Claiborne was released and ordered confined to her home with a monitoring device pending a hearing on April 18. No defense attorney is listed in the charging documents, and a call to Claiborne's number wasn't answered.

According to the FBI, the arrangement appeared primarily geared to help Claiborne pay her own debts and to cover the living expenses and education of an unidentified male design student from Los Angeles with whom she lived during multiple postings in China.

Claiborne is a career office management specialist with the State Department — an innocuous-sounding job but one that involves extensive overseas postings, coordination of senior officials' movements and handling of classified materials.

According to the FBI, she is fluent in Arabic, Mandarin Chinese and Spanish and has served two tours in Beijing, as well as postings in Shanghai, China; Baghdad, Iraq; Buenos Aires, Argentina; and Khartoum, Sudan.

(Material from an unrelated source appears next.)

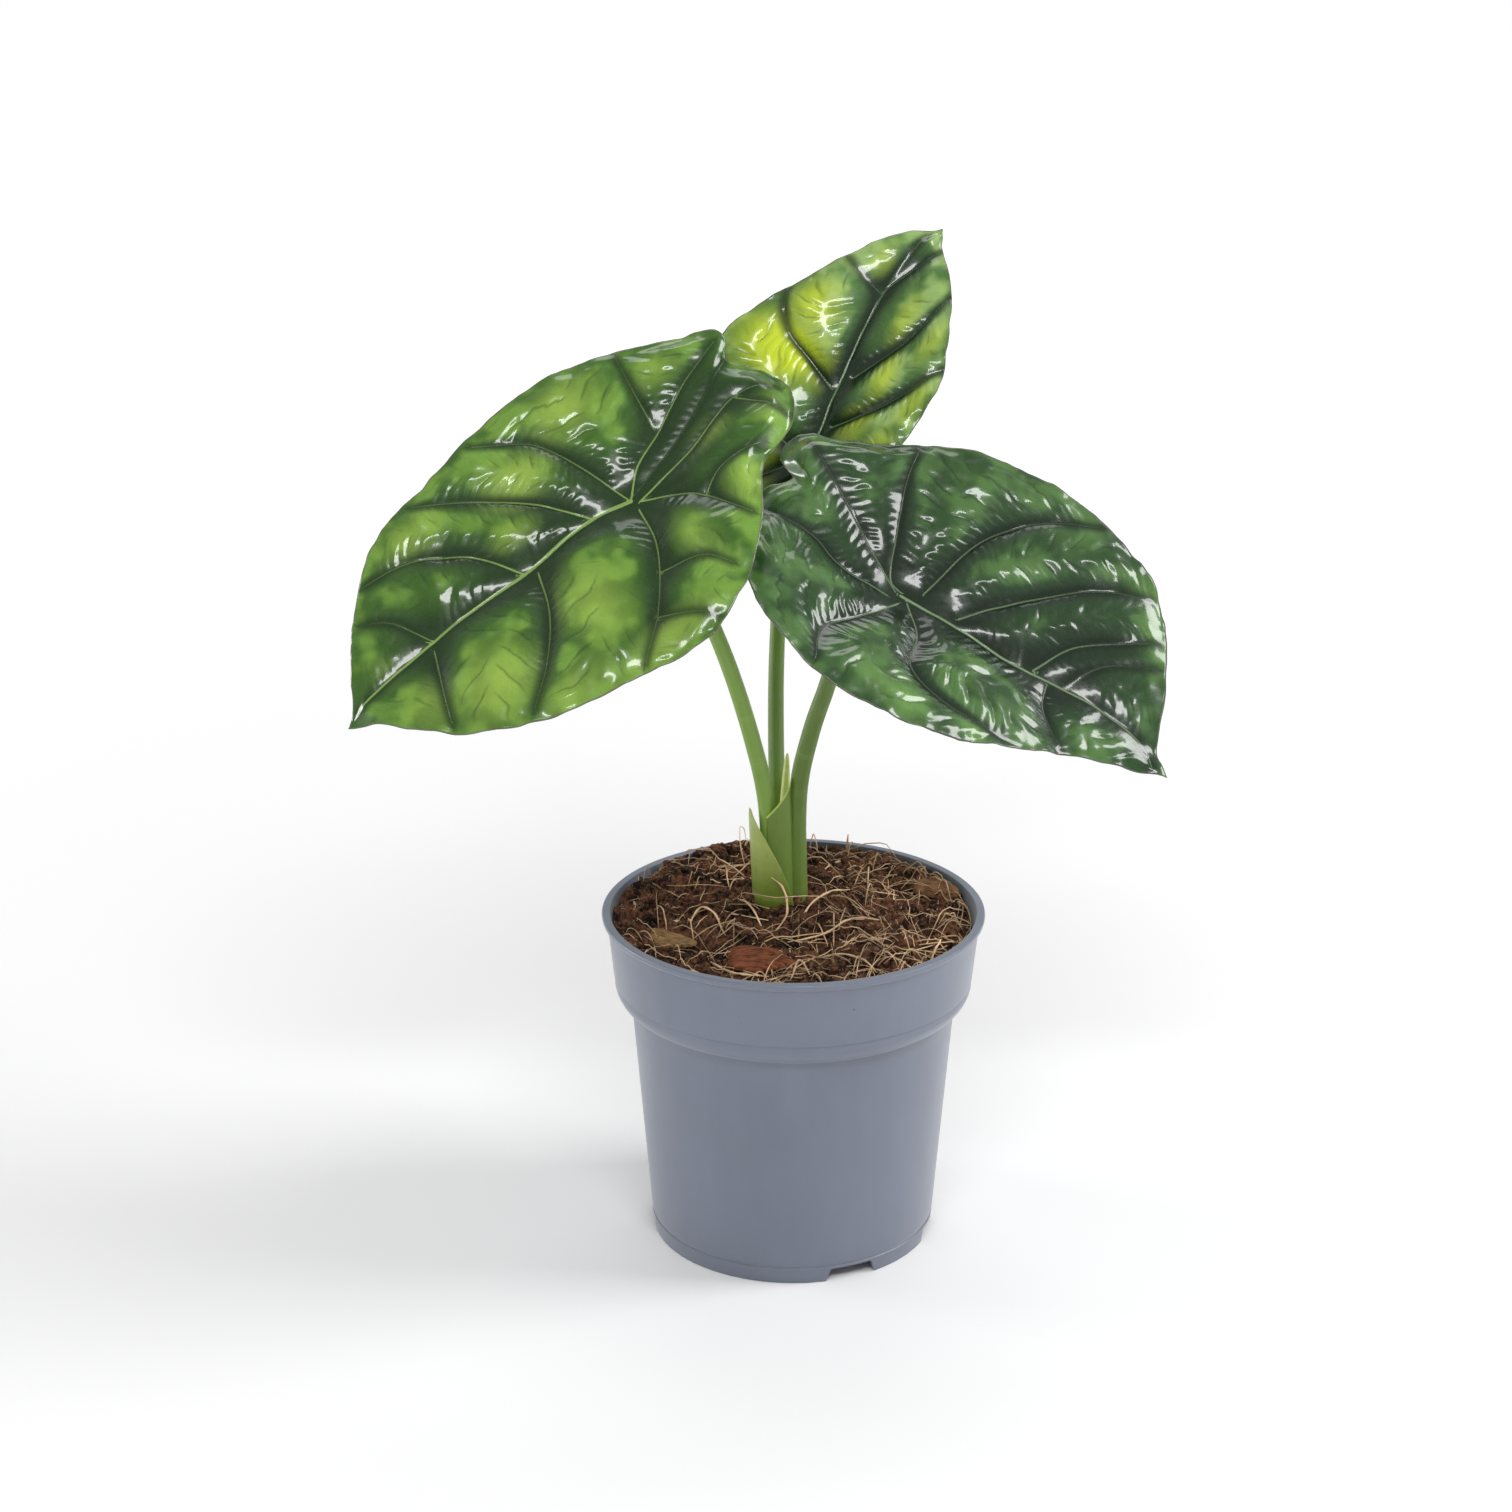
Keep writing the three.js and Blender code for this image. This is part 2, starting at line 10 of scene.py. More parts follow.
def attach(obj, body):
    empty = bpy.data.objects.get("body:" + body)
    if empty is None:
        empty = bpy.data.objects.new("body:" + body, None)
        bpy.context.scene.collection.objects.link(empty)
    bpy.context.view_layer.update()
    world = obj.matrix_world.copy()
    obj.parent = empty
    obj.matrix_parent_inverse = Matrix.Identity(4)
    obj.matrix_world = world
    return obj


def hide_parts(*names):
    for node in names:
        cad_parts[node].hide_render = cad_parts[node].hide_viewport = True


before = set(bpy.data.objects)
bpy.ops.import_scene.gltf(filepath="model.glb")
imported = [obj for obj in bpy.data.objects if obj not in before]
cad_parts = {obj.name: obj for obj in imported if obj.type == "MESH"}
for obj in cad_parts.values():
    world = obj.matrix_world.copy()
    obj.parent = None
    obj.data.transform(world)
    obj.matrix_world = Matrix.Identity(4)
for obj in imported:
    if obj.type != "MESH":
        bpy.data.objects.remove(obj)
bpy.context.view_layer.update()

bl_info = {
    "name": "Potted alocasia",
    "version": (1, 0, 0),
    "blender": (4, 5, 0),
    "location": "View3D > Sidebar > Alocasia",
    "description": "A young alocasia with quilted leaves in a nursery pot",
    "category": "Object",
}

MM = 0.001

# ---- Sizes of the part, in millimetres, as its CAD source names them ----
POT_HEIGHT = 108
RIM_RADIUS = 60
BASE_RADIUS = 44.7
WALL = 1.3
BAND_HEIGHT = 22
BAND_DRAFT = 2.3
SHOULDER_STEP = 5.2
SHOULDER_HEIGHT = 7
LIP_WIDTH = 1.4
LIP_HEIGHT = 2.6
FLOOR_LIFT = 5
FOOT_PAD_RADIUS = 11
DRAIN_HOLES = 8
DRAIN_HOLE_RADIUS = 3.5
DRAIN_CIRCLE_RADIUS = 28
NOTCH_ANGLES = (24, 77, 130, 201, 273)
NOTCH_WIDTH = 17
NOTCH_HEIGHT = 4.4
NOTCH_SLANT = 1.8
FIT = 0.3
HEADSPACE = 5.5
MOUND = 4.5
MOUND_SPREAD = 24
RUFFLE = 0.9
BACK_RISE = 0.045
STEM = (-3.4, 11.0)
CORM_DEPTH = 3
BLADE_THICKNESS = 1.2
APPROACH = 12
SHEATH_THICKNESS = 1.1
SHEATH_RADIUS = 9.5
SHEATH_HEIGHT = 33
SHEATH_LEAN = 2

MIX_LEVEL = POT_HEIGHT - HEADSPACE
CORM_TOP = MIX_LEVEL + MOUND - CORM_DEPTH
SHEATH_ROOM = SHEATH_RADIUS - SHEATH_THICKNESS
BAND_FOOT = POT_HEIGHT - BAND_HEIGHT
SHOULDER_FOOT = BAND_FOOT - SHOULDER_HEIGHT
BAND_TOP_RADIUS = RIM_RADIUS - LIP_WIDTH
BAND_FOOT_RADIUS = BAND_TOP_RADIUS - BAND_DRAFT
WALL_TOP_RADIUS = BAND_FOOT_RADIUS - SHOULDER_STEP

# Places are measured from the stem's middle, and heights up from the mix's level. Feet, necks and
# foot radii are in shares of the sheath's inside radius. A stalk's colours are the settings' ones,
# darkened at its foot and at its top, with paler streaks.
STALKS = {
    "left": {
        "foot": (-0.405, -0.429), "top": 2.3, "base": 0.345, "neck": (-0.619, -0.571, 39),
        "darken": (1, 1), "streak": (150, 178, 92), "slot": "stalk",
        "route": [(-9.4, -7.6, 60), (-17.1, -11.8, 87), (-24.6, -14, 106), (-35.6, -15, 126)],
    },
    "back": {
        "foot": (-0.024, 0.738), "top": 2.3, "base": 0.333, "neck": (-0.238, 1.071, 54),
        "darken": (0.75, 0.7), "streak": (118, 140, 92), "slot": "stalk",
        "route": [(-1.6, 16, 86), (0.9, 30, 115)],
    },
    "right": {
        "foot": (0.571, -0.071), "top": 2.4, "base": 0.393, "neck": (0.595, -0.286, 42),
        "darken": (0.62, 0.6), "streak": (140, 164, 96), "slot": "stalk_dark",
        "route": [(8.3, -5, 60), (12.3, -7.5, 74), (18.4, -9, 90)],
    },
}
WING_TOP = MIX_LEVEL + 47
SHOOT = {"foot": (-0.012, 0.143), "tip": (0.179, 0.381), "radius": 0.179, "height": 52}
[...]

The FBI alleges that over many years, Claiborne was in financial difficulty and accepted "tens of thousands of dollars" worth cash and gifts. Among the gifts was a fully furnished apartment in Beijing for the unidentified Los Angeles man, according to the affidavit.

The FBI said Claiborne frequently complained about her financial problems, some of which stemmed from a $9,000 tax bill. She once wrote in her journal that she could "Generate 20k in 1 year" by working with Chinese intelligence, it said.

The indictment accuses Claiborne only of lying to State Department and FBI investigators by not reporting the contacts — one of which was with an undercover FBI agent posing as a Chinese official three months ago.

Claiborne refused to accept a cash gift and declined to enter into a new information-sharing agreement with the undercover agent, according to the affidavit — but she still broke the law by not reporting the contact with someone she believed to be a foreign agent, in violation of her oath, it said.